Dataset extract
|---|

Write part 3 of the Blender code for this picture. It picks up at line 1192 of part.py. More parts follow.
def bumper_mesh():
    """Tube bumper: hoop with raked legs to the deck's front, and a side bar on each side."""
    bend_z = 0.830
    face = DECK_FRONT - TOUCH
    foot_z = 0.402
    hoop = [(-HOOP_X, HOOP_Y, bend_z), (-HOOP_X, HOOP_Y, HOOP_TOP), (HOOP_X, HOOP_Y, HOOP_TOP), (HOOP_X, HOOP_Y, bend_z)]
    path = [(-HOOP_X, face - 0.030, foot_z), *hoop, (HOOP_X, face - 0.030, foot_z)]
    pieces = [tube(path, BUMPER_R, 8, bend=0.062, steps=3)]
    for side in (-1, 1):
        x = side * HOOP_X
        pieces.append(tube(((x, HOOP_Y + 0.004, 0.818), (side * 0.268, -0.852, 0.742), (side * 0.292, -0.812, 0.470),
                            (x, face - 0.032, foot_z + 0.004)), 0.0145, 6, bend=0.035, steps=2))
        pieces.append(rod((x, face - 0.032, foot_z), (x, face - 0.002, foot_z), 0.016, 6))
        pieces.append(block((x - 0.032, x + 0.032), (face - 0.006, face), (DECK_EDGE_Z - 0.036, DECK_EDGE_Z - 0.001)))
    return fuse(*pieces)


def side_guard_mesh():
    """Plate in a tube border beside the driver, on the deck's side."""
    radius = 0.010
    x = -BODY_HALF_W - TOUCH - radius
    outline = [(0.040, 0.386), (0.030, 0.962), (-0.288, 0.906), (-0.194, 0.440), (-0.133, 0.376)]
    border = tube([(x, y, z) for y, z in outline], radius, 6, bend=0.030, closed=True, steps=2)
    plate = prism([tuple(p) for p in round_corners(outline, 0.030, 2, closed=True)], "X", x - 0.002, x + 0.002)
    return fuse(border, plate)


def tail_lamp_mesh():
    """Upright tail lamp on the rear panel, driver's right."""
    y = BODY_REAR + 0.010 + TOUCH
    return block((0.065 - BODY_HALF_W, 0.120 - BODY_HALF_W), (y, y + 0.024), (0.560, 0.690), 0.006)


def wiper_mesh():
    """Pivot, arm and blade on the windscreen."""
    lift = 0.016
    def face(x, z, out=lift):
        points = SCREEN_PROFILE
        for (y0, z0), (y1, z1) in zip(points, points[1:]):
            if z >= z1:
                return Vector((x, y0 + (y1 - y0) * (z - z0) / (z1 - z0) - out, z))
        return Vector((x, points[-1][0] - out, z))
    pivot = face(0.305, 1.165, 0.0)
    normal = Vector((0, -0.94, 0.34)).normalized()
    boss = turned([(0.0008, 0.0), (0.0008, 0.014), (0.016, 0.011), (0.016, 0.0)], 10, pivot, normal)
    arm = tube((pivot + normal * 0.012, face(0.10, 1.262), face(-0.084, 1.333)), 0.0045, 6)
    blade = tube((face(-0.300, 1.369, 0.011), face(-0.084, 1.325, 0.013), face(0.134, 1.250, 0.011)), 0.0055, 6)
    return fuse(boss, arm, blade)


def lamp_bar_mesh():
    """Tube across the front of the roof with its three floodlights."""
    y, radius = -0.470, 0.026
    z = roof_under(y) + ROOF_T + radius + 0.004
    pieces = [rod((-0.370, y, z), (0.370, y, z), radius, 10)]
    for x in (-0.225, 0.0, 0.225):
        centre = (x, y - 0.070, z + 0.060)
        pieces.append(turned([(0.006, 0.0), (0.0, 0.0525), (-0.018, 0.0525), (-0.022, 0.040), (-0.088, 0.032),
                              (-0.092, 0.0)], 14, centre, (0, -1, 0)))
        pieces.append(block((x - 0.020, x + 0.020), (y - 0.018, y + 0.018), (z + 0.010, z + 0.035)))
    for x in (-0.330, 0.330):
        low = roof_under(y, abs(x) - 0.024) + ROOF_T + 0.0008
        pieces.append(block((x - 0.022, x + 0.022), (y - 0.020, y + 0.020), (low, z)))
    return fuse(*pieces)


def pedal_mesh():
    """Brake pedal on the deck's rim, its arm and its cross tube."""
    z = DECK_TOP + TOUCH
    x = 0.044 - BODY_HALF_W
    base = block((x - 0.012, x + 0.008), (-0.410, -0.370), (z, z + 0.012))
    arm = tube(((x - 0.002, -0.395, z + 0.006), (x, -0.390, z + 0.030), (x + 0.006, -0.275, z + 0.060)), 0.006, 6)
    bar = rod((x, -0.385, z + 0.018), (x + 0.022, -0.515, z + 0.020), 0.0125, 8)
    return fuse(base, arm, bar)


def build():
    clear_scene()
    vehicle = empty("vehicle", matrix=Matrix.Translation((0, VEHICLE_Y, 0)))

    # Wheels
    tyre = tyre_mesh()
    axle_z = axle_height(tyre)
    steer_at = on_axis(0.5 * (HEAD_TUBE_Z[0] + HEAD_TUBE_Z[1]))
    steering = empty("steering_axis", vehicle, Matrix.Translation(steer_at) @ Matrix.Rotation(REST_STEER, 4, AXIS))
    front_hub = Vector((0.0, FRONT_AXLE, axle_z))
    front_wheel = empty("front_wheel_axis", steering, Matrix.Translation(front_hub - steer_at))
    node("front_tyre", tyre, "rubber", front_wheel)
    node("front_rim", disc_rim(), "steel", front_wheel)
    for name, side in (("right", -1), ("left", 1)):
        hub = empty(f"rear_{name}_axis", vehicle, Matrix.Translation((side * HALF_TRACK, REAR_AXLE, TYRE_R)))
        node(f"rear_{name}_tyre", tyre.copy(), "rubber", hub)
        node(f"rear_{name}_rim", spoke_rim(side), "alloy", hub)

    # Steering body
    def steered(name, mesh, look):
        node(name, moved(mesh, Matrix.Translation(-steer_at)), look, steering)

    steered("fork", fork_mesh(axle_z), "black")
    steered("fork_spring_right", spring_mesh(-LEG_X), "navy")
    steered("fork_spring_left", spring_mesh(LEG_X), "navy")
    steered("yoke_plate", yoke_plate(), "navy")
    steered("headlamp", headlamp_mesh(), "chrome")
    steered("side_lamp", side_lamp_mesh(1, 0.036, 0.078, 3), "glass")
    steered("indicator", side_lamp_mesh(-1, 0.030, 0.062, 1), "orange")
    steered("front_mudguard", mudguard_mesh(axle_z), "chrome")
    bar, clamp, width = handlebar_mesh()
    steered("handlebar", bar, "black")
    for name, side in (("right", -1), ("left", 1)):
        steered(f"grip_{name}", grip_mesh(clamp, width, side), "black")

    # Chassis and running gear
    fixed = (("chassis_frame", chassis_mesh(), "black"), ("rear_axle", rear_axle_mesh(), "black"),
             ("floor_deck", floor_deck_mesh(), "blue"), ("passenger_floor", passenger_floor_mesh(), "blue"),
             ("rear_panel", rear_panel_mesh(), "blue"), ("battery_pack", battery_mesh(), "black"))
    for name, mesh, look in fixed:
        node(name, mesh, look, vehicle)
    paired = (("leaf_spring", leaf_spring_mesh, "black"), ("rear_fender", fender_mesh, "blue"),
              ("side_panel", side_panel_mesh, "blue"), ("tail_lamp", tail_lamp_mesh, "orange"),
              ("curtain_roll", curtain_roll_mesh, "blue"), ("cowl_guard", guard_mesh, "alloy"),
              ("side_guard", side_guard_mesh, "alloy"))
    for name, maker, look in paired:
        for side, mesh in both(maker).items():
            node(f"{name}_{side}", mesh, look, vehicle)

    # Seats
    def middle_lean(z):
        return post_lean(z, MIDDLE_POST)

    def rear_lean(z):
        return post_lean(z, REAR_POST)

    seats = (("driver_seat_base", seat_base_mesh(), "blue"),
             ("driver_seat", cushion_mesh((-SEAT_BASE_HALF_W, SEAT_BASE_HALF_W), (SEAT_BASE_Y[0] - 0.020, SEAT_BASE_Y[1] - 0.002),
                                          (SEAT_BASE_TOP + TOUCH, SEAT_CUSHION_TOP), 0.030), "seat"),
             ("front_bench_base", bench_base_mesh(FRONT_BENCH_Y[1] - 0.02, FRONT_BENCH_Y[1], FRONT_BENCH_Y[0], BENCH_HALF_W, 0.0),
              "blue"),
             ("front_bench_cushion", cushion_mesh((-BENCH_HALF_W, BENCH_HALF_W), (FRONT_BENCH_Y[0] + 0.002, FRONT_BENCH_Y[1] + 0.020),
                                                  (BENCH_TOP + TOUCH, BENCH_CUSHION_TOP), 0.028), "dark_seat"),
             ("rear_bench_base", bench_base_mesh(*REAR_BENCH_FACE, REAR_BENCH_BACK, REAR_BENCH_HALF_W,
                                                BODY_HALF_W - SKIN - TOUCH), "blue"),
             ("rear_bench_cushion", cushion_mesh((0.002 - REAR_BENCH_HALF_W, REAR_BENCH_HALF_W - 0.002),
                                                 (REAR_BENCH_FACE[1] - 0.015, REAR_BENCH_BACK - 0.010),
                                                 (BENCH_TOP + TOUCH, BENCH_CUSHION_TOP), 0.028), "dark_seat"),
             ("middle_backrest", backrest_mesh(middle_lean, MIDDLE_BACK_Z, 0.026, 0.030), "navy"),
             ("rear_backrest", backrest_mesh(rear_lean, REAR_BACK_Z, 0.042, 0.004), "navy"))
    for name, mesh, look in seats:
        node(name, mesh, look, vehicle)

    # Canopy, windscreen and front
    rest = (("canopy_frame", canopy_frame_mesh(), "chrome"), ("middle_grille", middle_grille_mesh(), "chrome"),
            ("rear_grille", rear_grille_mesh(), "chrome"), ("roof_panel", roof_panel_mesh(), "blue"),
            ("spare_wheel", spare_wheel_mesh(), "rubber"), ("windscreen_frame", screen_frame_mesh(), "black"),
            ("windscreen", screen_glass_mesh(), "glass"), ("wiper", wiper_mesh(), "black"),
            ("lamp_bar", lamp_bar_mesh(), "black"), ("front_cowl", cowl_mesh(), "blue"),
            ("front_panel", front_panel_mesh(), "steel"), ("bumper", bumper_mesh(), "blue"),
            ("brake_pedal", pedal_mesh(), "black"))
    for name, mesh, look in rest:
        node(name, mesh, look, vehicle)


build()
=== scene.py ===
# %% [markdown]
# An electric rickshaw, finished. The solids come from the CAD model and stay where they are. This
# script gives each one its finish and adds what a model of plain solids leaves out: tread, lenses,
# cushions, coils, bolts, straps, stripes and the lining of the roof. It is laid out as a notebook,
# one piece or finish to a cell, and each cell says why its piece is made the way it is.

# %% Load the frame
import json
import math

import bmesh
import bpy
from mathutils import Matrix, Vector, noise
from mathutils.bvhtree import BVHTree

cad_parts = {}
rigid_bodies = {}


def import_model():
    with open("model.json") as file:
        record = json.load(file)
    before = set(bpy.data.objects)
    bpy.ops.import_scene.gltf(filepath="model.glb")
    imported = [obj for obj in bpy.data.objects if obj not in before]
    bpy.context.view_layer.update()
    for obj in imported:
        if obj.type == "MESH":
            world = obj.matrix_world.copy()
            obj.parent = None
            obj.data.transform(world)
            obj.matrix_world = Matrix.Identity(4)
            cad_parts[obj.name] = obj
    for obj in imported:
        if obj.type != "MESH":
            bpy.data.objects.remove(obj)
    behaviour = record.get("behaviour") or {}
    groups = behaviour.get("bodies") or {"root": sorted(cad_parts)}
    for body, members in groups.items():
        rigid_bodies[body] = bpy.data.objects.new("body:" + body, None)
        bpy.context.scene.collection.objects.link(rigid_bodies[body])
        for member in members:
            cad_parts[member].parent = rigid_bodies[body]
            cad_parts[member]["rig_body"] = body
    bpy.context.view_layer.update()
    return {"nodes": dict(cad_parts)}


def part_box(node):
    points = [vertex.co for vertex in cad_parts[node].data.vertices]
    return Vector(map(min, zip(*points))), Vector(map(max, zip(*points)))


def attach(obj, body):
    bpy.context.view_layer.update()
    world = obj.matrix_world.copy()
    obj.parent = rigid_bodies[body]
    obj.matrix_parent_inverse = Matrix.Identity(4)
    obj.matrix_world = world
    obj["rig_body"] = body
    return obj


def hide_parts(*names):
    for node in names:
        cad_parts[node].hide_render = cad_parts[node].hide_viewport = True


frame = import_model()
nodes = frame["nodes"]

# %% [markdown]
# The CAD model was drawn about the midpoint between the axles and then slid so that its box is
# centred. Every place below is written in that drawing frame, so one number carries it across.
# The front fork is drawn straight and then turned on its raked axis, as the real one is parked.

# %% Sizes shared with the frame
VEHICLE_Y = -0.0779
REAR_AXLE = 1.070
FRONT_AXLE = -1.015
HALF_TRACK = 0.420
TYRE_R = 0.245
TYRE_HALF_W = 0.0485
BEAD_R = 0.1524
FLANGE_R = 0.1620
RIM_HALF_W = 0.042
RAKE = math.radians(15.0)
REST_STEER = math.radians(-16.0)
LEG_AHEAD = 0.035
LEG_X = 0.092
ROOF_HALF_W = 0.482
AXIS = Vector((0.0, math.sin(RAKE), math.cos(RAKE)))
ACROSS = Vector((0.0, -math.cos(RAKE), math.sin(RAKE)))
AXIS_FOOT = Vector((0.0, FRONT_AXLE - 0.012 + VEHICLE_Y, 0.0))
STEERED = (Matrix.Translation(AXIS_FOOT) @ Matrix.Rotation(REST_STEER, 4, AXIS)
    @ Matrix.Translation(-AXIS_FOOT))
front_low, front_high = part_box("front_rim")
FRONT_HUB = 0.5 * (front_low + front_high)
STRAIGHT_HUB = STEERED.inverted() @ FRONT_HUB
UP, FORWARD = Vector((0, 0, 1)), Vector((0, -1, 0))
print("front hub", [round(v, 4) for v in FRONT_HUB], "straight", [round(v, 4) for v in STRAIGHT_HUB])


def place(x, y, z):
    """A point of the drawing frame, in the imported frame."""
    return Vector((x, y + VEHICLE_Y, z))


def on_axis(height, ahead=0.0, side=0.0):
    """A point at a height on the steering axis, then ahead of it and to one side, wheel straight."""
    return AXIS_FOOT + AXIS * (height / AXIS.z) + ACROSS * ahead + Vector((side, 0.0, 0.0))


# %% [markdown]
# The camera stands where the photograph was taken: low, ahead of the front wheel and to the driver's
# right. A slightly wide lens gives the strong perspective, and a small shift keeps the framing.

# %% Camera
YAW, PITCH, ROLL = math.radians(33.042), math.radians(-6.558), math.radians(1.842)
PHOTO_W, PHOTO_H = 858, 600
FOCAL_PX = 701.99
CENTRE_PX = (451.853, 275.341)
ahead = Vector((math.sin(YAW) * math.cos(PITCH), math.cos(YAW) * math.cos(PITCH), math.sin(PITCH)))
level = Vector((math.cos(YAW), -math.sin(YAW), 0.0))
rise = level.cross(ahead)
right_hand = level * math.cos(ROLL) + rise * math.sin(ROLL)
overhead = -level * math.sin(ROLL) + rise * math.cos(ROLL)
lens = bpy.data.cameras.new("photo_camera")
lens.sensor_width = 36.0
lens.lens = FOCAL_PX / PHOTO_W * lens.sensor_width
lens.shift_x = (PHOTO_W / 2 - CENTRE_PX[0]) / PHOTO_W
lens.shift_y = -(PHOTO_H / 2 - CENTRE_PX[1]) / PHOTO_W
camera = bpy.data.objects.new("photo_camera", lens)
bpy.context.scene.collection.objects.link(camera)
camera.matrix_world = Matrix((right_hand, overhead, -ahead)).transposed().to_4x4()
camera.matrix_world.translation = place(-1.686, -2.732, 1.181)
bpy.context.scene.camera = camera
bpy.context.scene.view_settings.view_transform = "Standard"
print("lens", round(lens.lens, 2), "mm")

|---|

Problem details
Emit only the lines from the one containing "# Canopy, windscreen and front" through the one containing "imported = [obj", copied exactly.

Task response
    # Canopy, windscreen and front
    rest = (("canopy_frame", canopy_frame_mesh(), "chrome"), ("middle_grille", middle_grille_mesh(), "chrome"),
            ("rear_grille", rear_grille_mesh(), "chrome"), ("roof_panel", roof_panel_mesh(), "blue"),
            ("spare_wheel", spare_wheel_mesh(), "rubber"), ("windscreen_frame", screen_frame_mesh(), "black"),
            ("windscreen", screen_glass_mesh(), "glass"), ("wiper", wiper_mesh(), "black"),
            ("lamp_bar", lamp_bar_mesh(), "black"), ("front_cowl", cowl_mesh(), "blue"),
            ("front_panel", front_panel_mesh(), "steel"), ("bumper", bumper_mesh(), "blue"),
            ("brake_pedal", pedal_mesh(), "black"))
    for name, mesh, look in rest:
        node(name, mesh, look, vehicle)


build()
=== scene.py ===
# %% [markdown]
# An electric rickshaw, finished. The solids come from the CAD model and stay where they are. This
# script gives each one its finish and adds what a model of plain solids leaves out: tread, lenses,
# cushions, coils, bolts, straps, stripes and the lining of the roof. It is laid out as a notebook,
# one piece or finish to a cell, and each cell says why its piece is made the way it is.

# %% Load the frame
import json
import math

import bmesh
import bpy
from mathutils import Matrix, Vector, noise
from mathutils.bvhtree import BVHTree

cad_parts = {}
rigid_bodies = {}


def import_model():
    with open("model.json") as file:
        record = json.load(file)
    before = set(bpy.data.objects)
    bpy.ops.import_scene.gltf(filepath="model.glb")
    imported = [obj for obj in bpy.data.objects if obj not in before]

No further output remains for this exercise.